WHAT NEEDS TO BE DONE :: Among the lines of data below, reproduce only those from the one with "obj.data.transform(world)" through the one with "IMAGE_PIXELS = 700.0", exactly as they stand, both ends included.

========================================================================

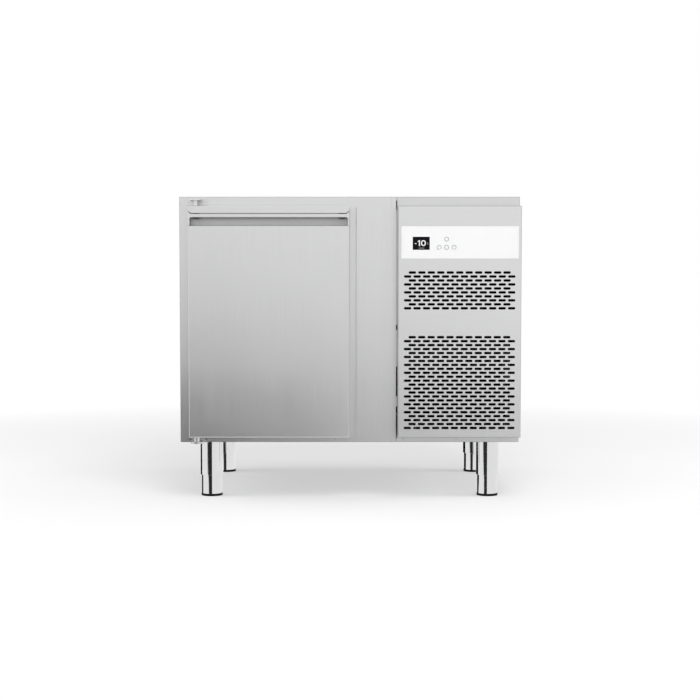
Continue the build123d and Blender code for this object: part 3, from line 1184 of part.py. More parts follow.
# Compressor on rubber mounts
COMPRESSOR_X = RIGHT - COMPRESSOR_SIDE_INSET
COMPRESSOR_Y = BACK - COMPRESSOR_BACK_INSET
DISCHARGE_HEIGHT = BAY_FLOOR + DISCHARGE_RISE
BASE_PLATE_Z = (BAY_FLOOR + MOUNT_HEIGHT, BAY_FLOOR + MOUNT_HEIGHT + BASE_PLATE_SHEET)
SHELL_Z = (BASE_PLATE_Z[1], BASE_PLATE_Z[1] + COMPRESSOR_HEIGHT)
WELD_Z = (sum(SHELL_Z) / 2 - WELD_FLANGE_HEIGHT / 2, sum(SHELL_Z) / 2 + WELD_FLANGE_HEIGHT / 2)
mount_positions = [
    (COMPRESSOR_X + side_x * MOUNT_SPREAD, COMPRESSOR_Y + side_y * MOUNT_SPREAD)
    for side_x in (-1, 1)
    for side_y in (-1, 1)
]
SUCTION_PORT = (COMPRESSOR_X - COMPRESSOR_RADIUS - PORT_REACH, COMPRESSOR_Y, EVAPORATOR_PORTS[0])
DISCHARGE_PORT = (COMPRESSOR_X + COMPRESSOR_RADIUS + PORT_REACH, COMPRESSOR_Y, DISCHARGE_HEIGHT)


def compressor():
    """Return the domed shell with its weld flange, ports and base plate."""
    foot = (COMPRESSOR_X, COMPRESSOR_Y, SHELL_Z[0])
    shell = rod(foot, (COMPRESSOR_X, COMPRESSOR_Y, SHELL_Z[1]), COMPRESSOR_RADIUS)
    shell = fillet(shell.edges().filter_by(GeomType.CIRCLE), COMPRESSOR_DOME)
    weld_foot = (COMPRESSOR_X, COMPRESSOR_Y, WELD_Z[0])
    weld_head = (COMPRESSOR_X, COMPRESSOR_Y, WELD_Z[1])
    shell += rod(weld_foot, weld_head, COMPRESSOR_RADIUS + WELD_FLANGE)
    shell += rod((COMPRESSOR_X, COMPRESSOR_Y, EVAPORATOR_PORTS[0]), SUCTION_PORT, SUCTION_PIPE)
    shell += rod((COMPRESSOR_X, COMPRESSOR_Y, DISCHARGE_HEIGHT), DISCHARGE_PORT, DISCHARGE_PIPE)
    half = BASE_PLATE_SIDE / 2
    plate_x = (COMPRESSOR_X - half, COMPRESSOR_X + half)
    plate = block(plate_x, (COMPRESSOR_Y - half, COMPRESSOR_Y + half), BASE_PLATE_Z)
    neck_radius = MOUNT_NECK + MOUNT_CLEARANCE
    holes = [rod((x, y, BASE_PLATE_Z[0]), (x, y, BASE_PLATE_Z[1]), neck_radius) for x, y in mount_positions]
    return shell + (plate - holes)


def compressor_mount(x, y):
    """Return a rubber mount: a wide foot, a neck through the base plate and a cap above it."""
    cap_base = BASE_PLATE_Z[1]
    mount = rod((x, y, BAY_FLOOR), (x, y, BASE_PLATE_Z[0]), MOUNT_RADIUS)
    mount += rod((x, y, BASE_PLATE_Z[0]), (x, y, cap_base), MOUNT_NECK)
    return mount + rod((x, y, cap_base), (x, y, cap_base + MOUNT_CAP_HEIGHT), MOUNT_CAP_RADIUS)


def terminal_box():
    """Return the electrical box, cut to the round of the shell."""
    back = COMPRESSOR_Y + COMPRESSOR_RADIUS + TERMINAL_BOX_DEPTH
    box_x = (COMPRESSOR_X - TERMINAL_BOX_WIDTH / 2, COMPRESSOR_X + TERMINAL_BOX_WIDTH / 2)
    box = block(box_x, (COMPRESSOR_Y, back), (SHELL_Z[0] + COMPRESSOR_DOME, WELD_Z[0]))
    return box - rod((COMPRESSOR_X, COMPRESSOR_Y, BASE), (COMPRESSOR_X, COMPRESSOR_Y, TOP), COMPRESSOR_RADIUS)


save("compressor", compressor())
save("compressor_mounts", *[compressor_mount(x, y) for x, y in mount_positions])
save("terminal_box", terminal_box())

# Drier and pipes
PIPE_SIDE_X = RIGHT - PIPE_SIDE_GAP
DRIER_Z = CONDENSER_PORTS[0]
DRIER_START = CONDENSER_Y[1] + DRIER_SETBACK
DRIER_END = DRIER_START + DRIER_LENGTH + 2 * DRIER_STUB


def filter_drier():
    """Return the drier: a cylinder with necked ends and a stub at each."""
    body_start = (PIPE_SIDE_X, DRIER_START + DRIER_STUB, DRIER_Z)
    body_end = (PIPE_SIDE_X, DRIER_END - DRIER_STUB, DRIER_Z)
    body = rod(body_start, body_end, DRIER_RADIUS)
    body = chamfer(body.edges().filter_by(GeomType.CIRCLE), DRIER_CONE, DRIER_RADIUS / 2)
    inlet = rod((PIPE_SIDE_X, DRIER_START, DRIER_Z), body_start, LIQUID_PIPE)
    return body + inlet + rod(body_end, (PIPE_SIDE_X, DRIER_END, DRIER_Z), CAPILLARY_PIPE)


discharge_route = [
    DISCHARGE_PORT,
    (PIPE_SIDE_X, COMPRESSOR_Y, DISCHARGE_HEIGHT),
    (PIPE_SIDE_X, COMPRESSOR_Y, CONDENSER_PORTS[1]),
    (PIPE_SIDE_X, CONDENSER_MIDDLE_Y, CONDENSER_PORTS[1]),
    (CONDENSER_PORT_X, CONDENSER_MIDDLE_Y, CONDENSER_PORTS[1]),
]
liquid_route = [
    (CONDENSER_PORT_X, CONDENSER_MIDDLE_Y, CONDENSER_PORTS[0]),
    (PIPE_SIDE_X, CONDENSER_MIDDLE_Y, CONDENSER_PORTS[0]),
    (PIPE_SIDE_X, DRIER_START, DRIER_Z),
]
capillary_route = [
    (PIPE_SIDE_X, DRIER_END, DRIER_Z),
    (PIPE_SIDE_X, PIPE_PASS_Y, DRIER_Z),
    (BAY_LEFT + CAPILLARY_COLUMN, PIPE_PASS_Y, DRIER_Z),
    (BAY_LEFT + CAPILLARY_COLUMN, PIPE_PASS_Y, EVAPORATOR_PORTS[1]),
    (EVAPORATOR_TUBE_X, PIPE_PASS_Y, EVAPORATOR_PORTS[1]),
    (EVAPORATOR_TUBE_X, STUB_Y, EVAPORATOR_PORTS[1]),
]
suction_route = [
    (EVAPORATOR_TUBE_X, STUB_Y, EVAPORATOR_PORTS[0]),
    (EVAPORATOR_TUBE_X, PIPE_PASS_Y, EVAPORATOR_PORTS[0]),
    (BAY_LEFT + SUCTION_COLUMN, PIPE_PASS_Y, EVAPORATOR_PORTS[0]),
    (BAY_LEFT + SUCTION_COLUMN, COMPRESSOR_Y, EVAPORATOR_PORTS[0]),
    SUCTION_PORT,
]
pipes = [
    bent_rod(discharge_route, DISCHARGE_PIPE, PIPE_BEND),
    bent_rod(liquid_route, LIQUID_PIPE, PIPE_BEND),
    bent_rod(capillary_route, CAPILLARY_PIPE, PIPE_BEND),
    bent_rod(suction_route, SUCTION_PIPE, PIPE_BEND),
]
save("filter_drier", filter_drier())
save("refrigerant_pipes", *pipes)


def evaporation_tray():
    """Return the open tray that catches the melt water."""
    width, depth, height = MELT_TRAY_SIZE
    left = BAY_LEFT + MELT_TRAY_LEFT
    back = BAY_BACK - SHEET - MELT_TRAY_BACK
    x, y, z = (left, left + width), (back - depth, back), (BAY_FLOOR, BAY_FLOOR + height)
    inside_x = (x[0] + MELT_TRAY_WALL, x[1] - MELT_TRAY_WALL)
    inside_y = (y[0] + MELT_TRAY_WALL, y[1] - MELT_TRAY_WALL)
    return block(x, y, z) - block(inside_x, inside_y, (z[0] + MELT_TRAY_WALL, z[1]))


save("evaporation_tray", evaporation_tray())
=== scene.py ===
import json
import math

import bmesh
import bpy
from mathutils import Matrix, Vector


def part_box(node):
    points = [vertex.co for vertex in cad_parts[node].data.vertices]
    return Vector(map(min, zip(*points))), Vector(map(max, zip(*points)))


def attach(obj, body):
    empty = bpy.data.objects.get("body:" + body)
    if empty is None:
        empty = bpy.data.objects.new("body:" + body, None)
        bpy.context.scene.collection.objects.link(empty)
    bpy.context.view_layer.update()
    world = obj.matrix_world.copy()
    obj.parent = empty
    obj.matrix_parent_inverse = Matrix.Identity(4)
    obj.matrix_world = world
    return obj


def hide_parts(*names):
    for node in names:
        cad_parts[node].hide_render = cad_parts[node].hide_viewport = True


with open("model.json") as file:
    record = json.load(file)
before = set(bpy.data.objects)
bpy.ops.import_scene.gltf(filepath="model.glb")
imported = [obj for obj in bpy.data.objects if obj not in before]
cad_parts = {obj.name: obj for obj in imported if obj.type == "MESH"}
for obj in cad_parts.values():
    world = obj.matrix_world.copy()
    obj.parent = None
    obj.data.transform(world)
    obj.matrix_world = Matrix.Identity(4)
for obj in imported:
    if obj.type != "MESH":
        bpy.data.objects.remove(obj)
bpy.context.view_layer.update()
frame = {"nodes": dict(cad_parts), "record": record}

MM = 0.001
WHITE = (1.0, 1.0, 1.0)

# Camera: where it stands, its tilt and its lens, in metres and degrees
CAMERA_PLACE = (0.0012, -4.4457, 0.6517)
CAMERA_TILT = 3.28
SENSOR = 36.0
FOCAL_PIXELS = 1505.0
IMAGE_PIXELS = 700.0

# Stage: the floor is shaded near the object and plain white far from it; lengths in metres
FLOOR_REACH = 30.0
FLOOR_COLOUR = 0.57
FLOOR_GLOW = 0.28
SHADED_RADIUS = 0.9
WHITE_RADIUS = 2.6
AMBIENT = 0.58

# Dark studio cards, which only metal shows: name, ends in X and Y, lower and upper edge, and level
CARDS = (
    ("card_near", (-2.193, -1.348), (-0.187, -1.348), (0.04, 0.301), 0.03),
    ("card_middle", (-0.187, -1.348), (0.766, -1.348), (0.04, 0.127), 0.0),
    ("card_far", (-2.755, -4.0), (0.0, -4.0), (-1.6, 0.102), 0.03),
    ("card_side", (-3.7, -4.0), (-2.755, -4.0), (-0.6, -0.2), 0.03),
    ("card_behind", (-3.4, 1.1), (-0.45, 3.0), (-0.53, -0.1), 0.0),
    ("card_low_front", (0.0, -4.0), (4.0, -4.0), (-3.5, -1.0), 0.4),
    ("card_low_right", (4.0, -4.0), (4.0, 4.0), (-3.5, -1.0), 0.4),
    ("card_low_back", (4.0, 4.0), (-4.0, 4.0), (-3.5, -1.0), 0.4),
    ("card_low_left", (-4.0, 4.0), (-4.0, -4.0), (-3.5, -1.0), 0.4),
)
CARD_HIDDEN_FROM = ("camera", "diffuse", "transmission", "volume_scatter", "shadow")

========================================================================

ANSWER TO THIS EXERCISE ::
    obj.data.transform(world)
    obj.matrix_world = Matrix.Identity(4)
for obj in imported:
    if obj.type != "MESH":
        bpy.data.objects.remove(obj)
bpy.context.view_layer.update()
frame = {"nodes": dict(cad_parts), "record": record}

MM = 0.001
WHITE = (1.0, 1.0, 1.0)

# Camera: where it stands, its tilt and its lens, in metres and degrees
CAMERA_PLACE = (0.0012, -4.4457, 0.6517)
CAMERA_TILT = 3.28
SENSOR = 36.0
FOCAL_PIXELS = 1505.0
IMAGE_PIXELS = 700.0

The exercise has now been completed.